> Written instruction: Reproduce the first line and every line after it, exactly, through the one containing "number_strip = 0.9; // [0.4:0.05:2]". Leave out the rest.

> Dataset extract:
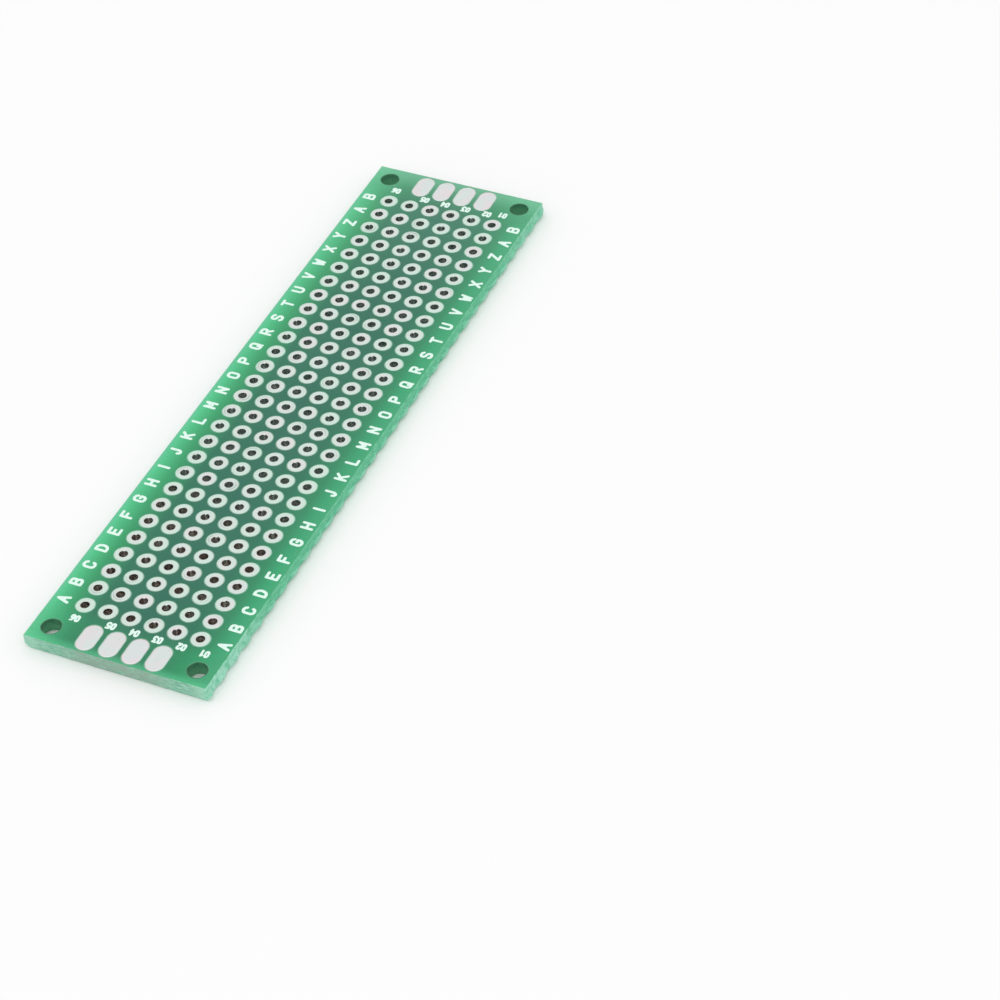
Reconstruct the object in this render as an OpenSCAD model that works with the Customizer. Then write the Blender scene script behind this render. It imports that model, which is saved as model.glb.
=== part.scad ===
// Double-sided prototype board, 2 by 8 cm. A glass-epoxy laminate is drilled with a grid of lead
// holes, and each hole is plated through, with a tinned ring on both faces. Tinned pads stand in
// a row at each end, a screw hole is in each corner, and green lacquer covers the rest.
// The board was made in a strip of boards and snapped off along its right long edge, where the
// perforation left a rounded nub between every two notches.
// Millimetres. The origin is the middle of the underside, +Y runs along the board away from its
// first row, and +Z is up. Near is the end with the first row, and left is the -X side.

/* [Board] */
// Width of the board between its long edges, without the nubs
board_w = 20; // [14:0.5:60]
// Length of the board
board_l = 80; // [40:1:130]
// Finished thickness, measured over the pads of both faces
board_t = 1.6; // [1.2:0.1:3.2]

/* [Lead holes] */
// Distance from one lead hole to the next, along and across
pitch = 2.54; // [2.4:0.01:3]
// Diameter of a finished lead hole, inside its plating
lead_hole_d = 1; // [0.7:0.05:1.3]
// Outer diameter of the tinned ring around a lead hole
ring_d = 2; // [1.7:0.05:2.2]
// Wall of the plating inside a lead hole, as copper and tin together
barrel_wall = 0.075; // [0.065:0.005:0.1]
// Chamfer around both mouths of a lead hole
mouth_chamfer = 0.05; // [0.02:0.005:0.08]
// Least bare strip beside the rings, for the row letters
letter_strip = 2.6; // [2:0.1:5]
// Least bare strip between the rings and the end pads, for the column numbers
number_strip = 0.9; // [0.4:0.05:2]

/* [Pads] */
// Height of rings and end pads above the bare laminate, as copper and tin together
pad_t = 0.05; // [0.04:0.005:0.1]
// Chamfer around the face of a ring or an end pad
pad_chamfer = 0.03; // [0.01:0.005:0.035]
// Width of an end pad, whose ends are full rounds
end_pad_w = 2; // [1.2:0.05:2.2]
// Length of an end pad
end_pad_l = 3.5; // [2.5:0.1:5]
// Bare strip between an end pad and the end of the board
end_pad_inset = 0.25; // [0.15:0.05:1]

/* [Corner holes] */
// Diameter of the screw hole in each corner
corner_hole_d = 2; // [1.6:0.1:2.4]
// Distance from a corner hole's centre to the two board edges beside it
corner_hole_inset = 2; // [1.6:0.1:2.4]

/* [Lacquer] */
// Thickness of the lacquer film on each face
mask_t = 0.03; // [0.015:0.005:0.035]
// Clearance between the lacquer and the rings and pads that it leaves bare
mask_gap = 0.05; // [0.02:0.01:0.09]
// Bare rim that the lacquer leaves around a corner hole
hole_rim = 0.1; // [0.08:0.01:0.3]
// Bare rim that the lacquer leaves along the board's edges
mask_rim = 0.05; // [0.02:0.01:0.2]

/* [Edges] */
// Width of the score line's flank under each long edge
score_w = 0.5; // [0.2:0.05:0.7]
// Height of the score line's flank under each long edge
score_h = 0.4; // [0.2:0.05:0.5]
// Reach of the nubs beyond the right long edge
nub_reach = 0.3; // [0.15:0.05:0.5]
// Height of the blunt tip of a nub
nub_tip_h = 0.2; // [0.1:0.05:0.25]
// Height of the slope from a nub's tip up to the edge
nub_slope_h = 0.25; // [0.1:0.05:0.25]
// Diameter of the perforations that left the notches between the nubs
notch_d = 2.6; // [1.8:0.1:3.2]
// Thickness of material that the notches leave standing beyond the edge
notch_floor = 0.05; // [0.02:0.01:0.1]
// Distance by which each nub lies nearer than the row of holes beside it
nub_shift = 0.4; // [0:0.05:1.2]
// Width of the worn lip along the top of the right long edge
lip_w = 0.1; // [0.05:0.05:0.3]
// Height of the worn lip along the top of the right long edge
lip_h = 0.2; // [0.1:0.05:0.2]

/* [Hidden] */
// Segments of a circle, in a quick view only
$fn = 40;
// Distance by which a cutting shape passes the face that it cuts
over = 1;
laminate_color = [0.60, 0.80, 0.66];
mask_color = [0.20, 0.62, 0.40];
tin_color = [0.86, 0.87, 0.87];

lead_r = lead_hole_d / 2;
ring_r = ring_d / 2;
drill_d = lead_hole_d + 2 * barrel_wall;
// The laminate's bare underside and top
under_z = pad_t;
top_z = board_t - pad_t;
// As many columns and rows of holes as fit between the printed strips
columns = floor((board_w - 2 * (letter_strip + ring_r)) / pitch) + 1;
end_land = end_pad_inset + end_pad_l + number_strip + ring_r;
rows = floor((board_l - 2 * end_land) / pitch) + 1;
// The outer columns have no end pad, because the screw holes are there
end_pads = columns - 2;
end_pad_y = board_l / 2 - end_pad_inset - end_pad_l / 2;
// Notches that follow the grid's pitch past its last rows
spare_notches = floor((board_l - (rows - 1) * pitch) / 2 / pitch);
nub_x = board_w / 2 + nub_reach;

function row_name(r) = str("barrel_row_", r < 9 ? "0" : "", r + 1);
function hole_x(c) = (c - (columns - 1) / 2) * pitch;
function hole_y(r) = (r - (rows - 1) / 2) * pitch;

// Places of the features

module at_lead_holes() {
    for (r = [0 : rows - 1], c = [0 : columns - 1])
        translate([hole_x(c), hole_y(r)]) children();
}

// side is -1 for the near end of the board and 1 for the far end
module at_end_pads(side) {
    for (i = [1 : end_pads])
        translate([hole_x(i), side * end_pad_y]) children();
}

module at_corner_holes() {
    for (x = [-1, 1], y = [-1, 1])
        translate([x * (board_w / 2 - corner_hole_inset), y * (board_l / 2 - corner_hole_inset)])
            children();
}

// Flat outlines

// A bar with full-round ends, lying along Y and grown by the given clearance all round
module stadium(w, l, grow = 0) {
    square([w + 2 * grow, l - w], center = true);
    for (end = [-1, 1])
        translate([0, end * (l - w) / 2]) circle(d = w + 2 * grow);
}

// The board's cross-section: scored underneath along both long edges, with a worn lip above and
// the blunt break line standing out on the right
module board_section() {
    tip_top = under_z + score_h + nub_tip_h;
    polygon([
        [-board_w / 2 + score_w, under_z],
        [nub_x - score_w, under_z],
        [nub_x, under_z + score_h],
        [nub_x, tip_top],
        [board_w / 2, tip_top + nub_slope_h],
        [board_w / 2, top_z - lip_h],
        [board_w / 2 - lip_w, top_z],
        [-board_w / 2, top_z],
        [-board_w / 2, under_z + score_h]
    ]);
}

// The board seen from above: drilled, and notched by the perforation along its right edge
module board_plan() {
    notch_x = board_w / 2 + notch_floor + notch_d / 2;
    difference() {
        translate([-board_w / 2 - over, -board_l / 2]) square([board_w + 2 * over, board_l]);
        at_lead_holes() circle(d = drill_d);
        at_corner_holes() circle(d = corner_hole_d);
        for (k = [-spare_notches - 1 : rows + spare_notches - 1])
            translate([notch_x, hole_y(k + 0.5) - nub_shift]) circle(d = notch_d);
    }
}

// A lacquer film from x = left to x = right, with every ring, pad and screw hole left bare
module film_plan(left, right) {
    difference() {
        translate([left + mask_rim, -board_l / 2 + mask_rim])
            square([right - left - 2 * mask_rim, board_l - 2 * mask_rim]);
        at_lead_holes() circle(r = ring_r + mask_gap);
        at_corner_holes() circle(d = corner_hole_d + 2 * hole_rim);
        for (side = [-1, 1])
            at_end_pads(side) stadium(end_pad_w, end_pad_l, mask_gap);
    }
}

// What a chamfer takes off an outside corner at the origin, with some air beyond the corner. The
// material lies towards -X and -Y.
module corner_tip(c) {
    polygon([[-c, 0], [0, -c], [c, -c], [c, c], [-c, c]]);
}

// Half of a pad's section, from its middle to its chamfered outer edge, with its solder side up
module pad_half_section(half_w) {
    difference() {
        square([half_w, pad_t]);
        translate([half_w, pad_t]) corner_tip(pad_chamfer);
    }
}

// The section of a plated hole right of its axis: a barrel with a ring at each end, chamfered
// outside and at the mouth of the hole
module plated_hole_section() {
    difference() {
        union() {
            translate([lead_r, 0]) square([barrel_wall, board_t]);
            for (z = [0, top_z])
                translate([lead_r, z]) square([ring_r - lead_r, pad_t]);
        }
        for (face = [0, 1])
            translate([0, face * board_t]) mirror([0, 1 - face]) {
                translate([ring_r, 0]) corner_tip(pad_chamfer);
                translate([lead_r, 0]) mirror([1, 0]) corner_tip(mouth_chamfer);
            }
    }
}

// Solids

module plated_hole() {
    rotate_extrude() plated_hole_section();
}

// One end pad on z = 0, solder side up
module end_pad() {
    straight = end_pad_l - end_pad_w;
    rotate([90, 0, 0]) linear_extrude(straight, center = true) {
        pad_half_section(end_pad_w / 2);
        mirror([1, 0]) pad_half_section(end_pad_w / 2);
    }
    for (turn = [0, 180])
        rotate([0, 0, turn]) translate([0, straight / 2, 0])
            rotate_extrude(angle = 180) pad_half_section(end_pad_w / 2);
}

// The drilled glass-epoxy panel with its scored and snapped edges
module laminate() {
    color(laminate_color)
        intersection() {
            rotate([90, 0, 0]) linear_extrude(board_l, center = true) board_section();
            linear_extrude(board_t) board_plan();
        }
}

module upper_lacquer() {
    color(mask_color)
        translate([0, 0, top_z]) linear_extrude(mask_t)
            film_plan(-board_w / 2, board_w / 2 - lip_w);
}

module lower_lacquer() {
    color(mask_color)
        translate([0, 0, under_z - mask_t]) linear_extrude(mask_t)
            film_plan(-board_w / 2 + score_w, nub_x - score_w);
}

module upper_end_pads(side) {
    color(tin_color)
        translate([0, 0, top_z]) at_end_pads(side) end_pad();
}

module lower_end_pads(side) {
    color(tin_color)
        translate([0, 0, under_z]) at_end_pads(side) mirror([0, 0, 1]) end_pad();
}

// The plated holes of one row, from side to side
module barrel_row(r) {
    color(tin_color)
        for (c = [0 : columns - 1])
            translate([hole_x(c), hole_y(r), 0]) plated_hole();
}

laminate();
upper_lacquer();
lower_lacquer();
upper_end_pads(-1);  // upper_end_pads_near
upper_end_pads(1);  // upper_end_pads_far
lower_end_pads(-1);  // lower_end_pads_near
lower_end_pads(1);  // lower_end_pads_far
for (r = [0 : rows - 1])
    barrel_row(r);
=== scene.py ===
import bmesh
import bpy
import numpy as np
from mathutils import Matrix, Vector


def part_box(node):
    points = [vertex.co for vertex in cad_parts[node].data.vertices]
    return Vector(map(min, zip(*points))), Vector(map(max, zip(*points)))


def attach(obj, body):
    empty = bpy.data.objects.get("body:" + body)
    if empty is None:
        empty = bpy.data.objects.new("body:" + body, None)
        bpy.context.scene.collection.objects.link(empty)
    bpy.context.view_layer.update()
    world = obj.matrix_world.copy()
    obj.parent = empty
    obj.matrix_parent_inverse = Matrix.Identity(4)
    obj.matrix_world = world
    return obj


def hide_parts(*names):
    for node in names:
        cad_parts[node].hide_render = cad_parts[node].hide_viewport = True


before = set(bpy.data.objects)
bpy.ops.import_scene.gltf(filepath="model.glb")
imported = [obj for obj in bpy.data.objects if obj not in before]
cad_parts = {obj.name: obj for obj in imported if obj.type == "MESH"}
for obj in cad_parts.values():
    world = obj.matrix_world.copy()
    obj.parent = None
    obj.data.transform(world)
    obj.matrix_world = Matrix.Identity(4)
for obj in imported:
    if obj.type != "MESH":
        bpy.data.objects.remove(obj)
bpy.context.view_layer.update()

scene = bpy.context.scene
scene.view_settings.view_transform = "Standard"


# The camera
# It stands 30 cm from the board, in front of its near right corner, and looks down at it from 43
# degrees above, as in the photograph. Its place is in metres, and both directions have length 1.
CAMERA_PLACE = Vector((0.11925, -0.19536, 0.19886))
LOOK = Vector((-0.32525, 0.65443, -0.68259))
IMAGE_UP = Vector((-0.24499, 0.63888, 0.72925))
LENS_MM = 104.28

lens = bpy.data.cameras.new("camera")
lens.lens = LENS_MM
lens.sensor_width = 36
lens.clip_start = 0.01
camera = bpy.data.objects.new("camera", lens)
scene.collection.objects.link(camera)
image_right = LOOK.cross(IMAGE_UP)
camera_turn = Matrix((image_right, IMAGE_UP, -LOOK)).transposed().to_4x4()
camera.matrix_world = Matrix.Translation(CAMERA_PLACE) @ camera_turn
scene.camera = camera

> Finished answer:
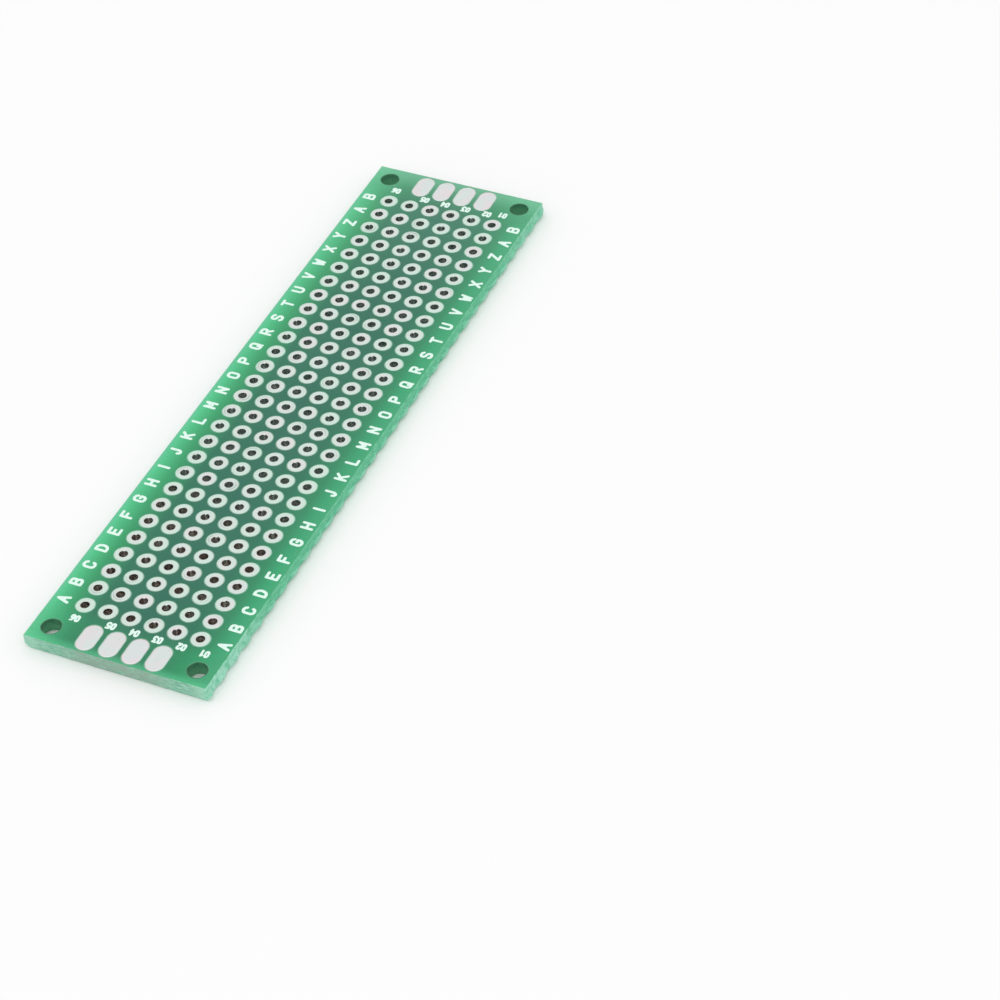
Reconstruct the object in this render as an OpenSCAD model that works with the Customizer. Then write the Blender scene script behind this render. It imports that model, which is saved as model.glb.
=== part.scad ===
// Double-sided prototype board, 2 by 8 cm. A glass-epoxy laminate is drilled with a grid of lead
// holes, and each hole is plated through, with a tinned ring on both faces. Tinned pads stand in
// a row at each end, a screw hole is in each corner, and green lacquer covers the rest.
// The board was made in a strip of boards and snapped off along its right long edge, where the
// perforation left a rounded nub between every two notches.
// Millimetres. The origin is the middle of the underside, +Y runs along the board away from its
// first row, and +Z is up. Near is the end with the first row, and left is the -X side.

/* [Board] */
// Width of the board between its long edges, without the nubs
board_w = 20; // [14:0.5:60]
// Length of the board
board_l = 80; // [40:1:130]
// Finished thickness, measured over the pads of both faces
board_t = 1.6; // [1.2:0.1:3.2]

/* [Lead holes] */
// Distance from one lead hole to the next, along and across
pitch = 2.54; // [2.4:0.01:3]
// Diameter of a finished lead hole, inside its plating
lead_hole_d = 1; // [0.7:0.05:1.3]
// Outer diameter of the tinned ring around a lead hole
ring_d = 2; // [1.7:0.05:2.2]
// Wall of the plating inside a lead hole, as copper and tin together
barrel_wall = 0.075; // [0.065:0.005:0.1]
// Chamfer around both mouths of a lead hole
mouth_chamfer = 0.05; // [0.02:0.005:0.08]
// Least bare strip beside the rings, for the row letters
letter_strip = 2.6; // [2:0.1:5]
// Least bare strip between the rings and the end pads, for the column numbers
number_strip = 0.9; // [0.4:0.05:2]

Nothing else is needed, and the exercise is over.